▸ Entries
>> Start

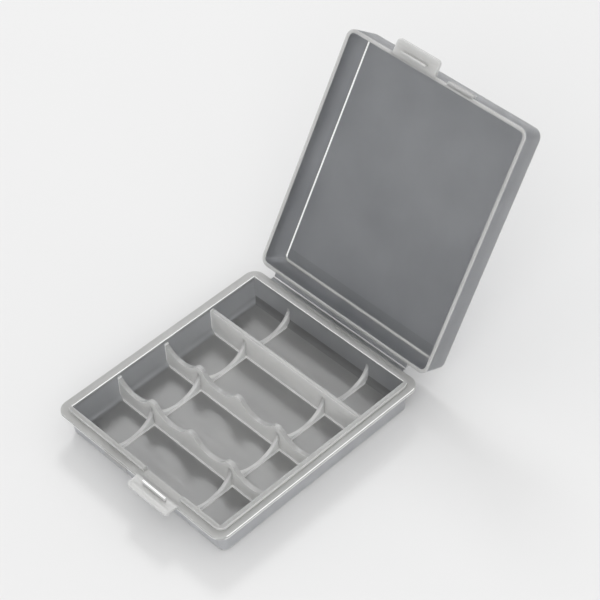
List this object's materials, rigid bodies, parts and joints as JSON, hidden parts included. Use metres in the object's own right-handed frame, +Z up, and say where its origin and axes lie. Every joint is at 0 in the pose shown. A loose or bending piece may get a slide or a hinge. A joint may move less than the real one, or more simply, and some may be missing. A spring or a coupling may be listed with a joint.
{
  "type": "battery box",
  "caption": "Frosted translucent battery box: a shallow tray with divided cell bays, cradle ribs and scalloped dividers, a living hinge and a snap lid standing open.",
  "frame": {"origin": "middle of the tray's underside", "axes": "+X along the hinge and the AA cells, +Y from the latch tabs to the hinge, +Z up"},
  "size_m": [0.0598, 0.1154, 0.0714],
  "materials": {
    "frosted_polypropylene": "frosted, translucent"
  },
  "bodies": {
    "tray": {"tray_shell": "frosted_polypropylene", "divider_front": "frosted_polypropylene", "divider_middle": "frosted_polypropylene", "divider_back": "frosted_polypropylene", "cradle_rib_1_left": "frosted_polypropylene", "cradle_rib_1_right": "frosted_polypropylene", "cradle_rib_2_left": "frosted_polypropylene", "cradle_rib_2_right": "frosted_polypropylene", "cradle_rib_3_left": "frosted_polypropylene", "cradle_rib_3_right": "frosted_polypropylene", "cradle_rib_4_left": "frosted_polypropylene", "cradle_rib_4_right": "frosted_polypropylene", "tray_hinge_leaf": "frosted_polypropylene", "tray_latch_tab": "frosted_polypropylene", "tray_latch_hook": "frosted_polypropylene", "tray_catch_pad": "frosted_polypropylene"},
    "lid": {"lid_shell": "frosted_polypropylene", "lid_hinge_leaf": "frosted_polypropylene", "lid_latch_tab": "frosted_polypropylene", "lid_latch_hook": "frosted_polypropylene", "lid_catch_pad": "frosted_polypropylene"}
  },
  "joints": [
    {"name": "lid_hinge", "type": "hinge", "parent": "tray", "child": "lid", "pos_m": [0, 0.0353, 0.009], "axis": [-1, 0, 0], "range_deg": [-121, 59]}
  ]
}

>> End
>> Start

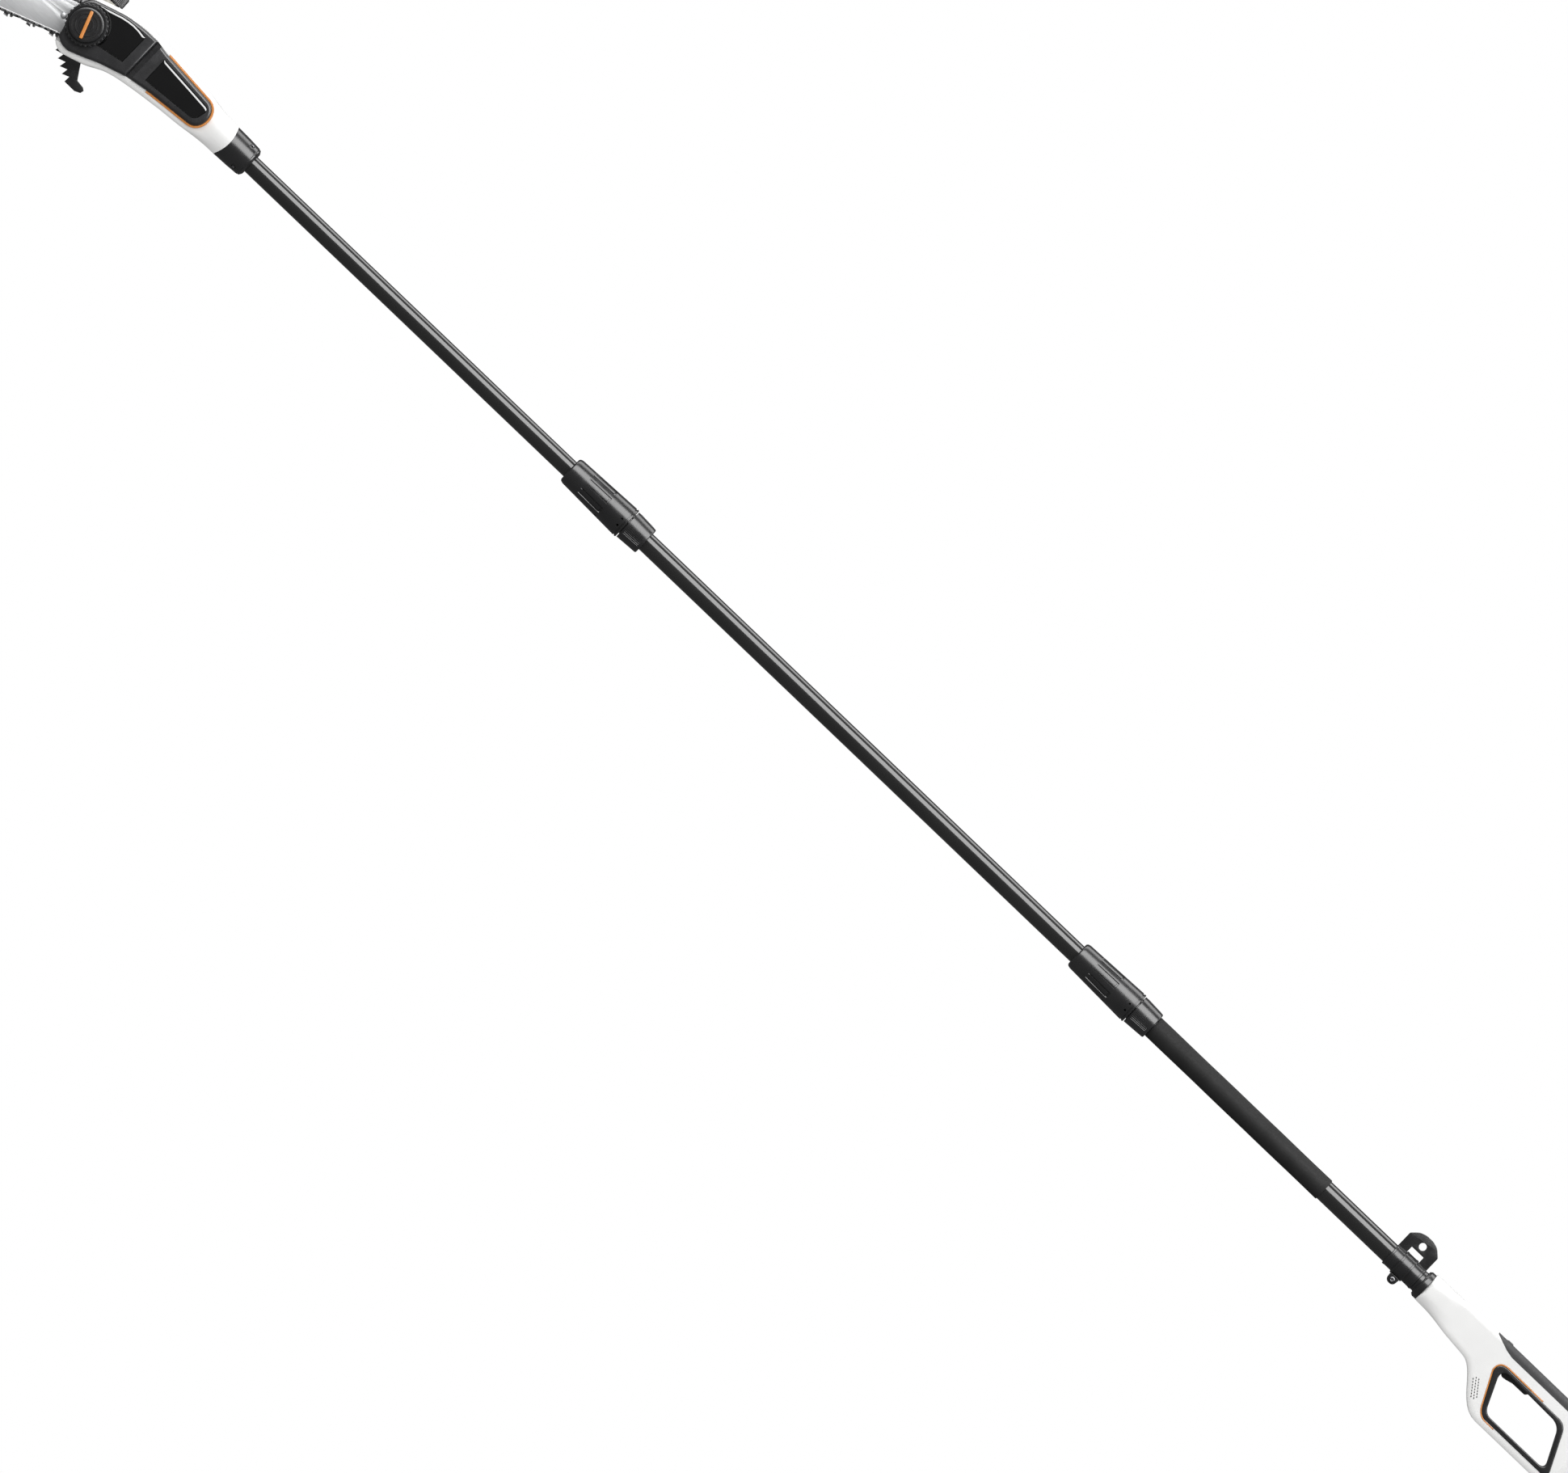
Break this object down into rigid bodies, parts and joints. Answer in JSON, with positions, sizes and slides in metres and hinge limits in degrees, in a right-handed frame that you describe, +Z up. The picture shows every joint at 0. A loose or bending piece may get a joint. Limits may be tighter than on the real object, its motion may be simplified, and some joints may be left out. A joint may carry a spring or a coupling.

>> End
>> Start

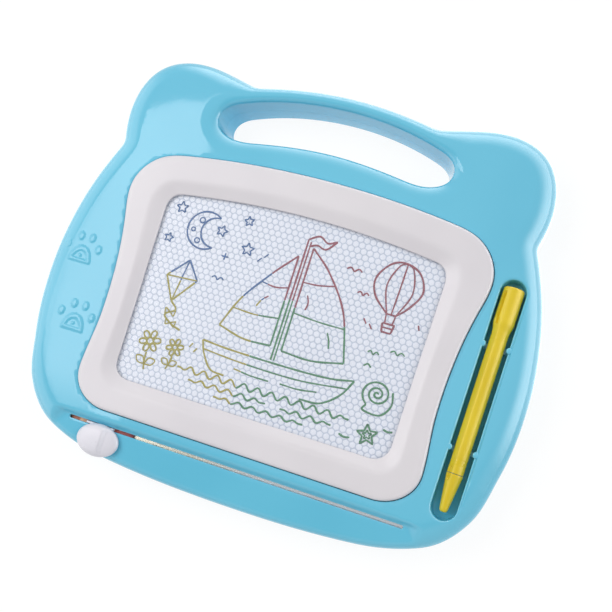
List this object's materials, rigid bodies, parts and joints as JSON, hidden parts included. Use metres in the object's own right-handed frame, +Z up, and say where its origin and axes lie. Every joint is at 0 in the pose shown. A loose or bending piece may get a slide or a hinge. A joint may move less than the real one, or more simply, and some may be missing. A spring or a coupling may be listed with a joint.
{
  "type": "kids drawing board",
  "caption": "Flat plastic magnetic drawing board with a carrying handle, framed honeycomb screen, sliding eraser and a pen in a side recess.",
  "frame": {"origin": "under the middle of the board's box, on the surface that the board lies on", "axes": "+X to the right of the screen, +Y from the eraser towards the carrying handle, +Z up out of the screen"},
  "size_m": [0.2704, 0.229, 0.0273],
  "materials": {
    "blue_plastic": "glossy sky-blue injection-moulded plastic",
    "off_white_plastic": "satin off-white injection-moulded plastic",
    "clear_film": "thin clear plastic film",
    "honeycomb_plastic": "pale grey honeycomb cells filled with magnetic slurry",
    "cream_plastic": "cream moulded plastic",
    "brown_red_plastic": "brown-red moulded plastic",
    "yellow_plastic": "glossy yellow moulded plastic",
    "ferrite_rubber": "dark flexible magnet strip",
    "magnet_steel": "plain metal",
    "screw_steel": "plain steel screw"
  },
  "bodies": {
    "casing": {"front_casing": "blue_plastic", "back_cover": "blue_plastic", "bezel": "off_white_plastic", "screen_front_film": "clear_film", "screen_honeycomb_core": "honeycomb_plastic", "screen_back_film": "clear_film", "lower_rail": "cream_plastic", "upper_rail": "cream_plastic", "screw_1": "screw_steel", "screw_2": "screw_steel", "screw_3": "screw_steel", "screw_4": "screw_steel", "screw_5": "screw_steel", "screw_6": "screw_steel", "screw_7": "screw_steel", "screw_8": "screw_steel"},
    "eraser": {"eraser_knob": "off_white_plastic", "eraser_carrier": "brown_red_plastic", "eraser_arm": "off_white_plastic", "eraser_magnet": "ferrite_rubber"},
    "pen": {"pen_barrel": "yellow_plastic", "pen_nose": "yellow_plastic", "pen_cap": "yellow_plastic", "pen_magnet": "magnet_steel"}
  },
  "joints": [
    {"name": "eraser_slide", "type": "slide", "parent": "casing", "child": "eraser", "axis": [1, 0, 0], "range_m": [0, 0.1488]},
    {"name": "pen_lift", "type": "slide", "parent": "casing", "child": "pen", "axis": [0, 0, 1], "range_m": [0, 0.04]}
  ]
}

>> End

▸ What is expected
Pull out all lines from the entries above in which the word "that" appears.

▸ Task response
Break this object down into rigid bodies, parts and joints. Answer in JSON, with positions, sizes and slides in metres and hinge limits in degrees, in a right-handed frame that you describe, +Z up. The picture shows every joint at 0. A loose or bending piece may get a joint. Limits may be tighter than on the real object, its motion may be simplified, and some joints may be left out. A joint may carry a spring or a coupling.
  "frame": {"origin": "under the middle of the board's box, on the surface that the board lies on", "axes": "+X to the right of the screen, +Y from the eraser towards the carrying handle, +Z up out of the screen"},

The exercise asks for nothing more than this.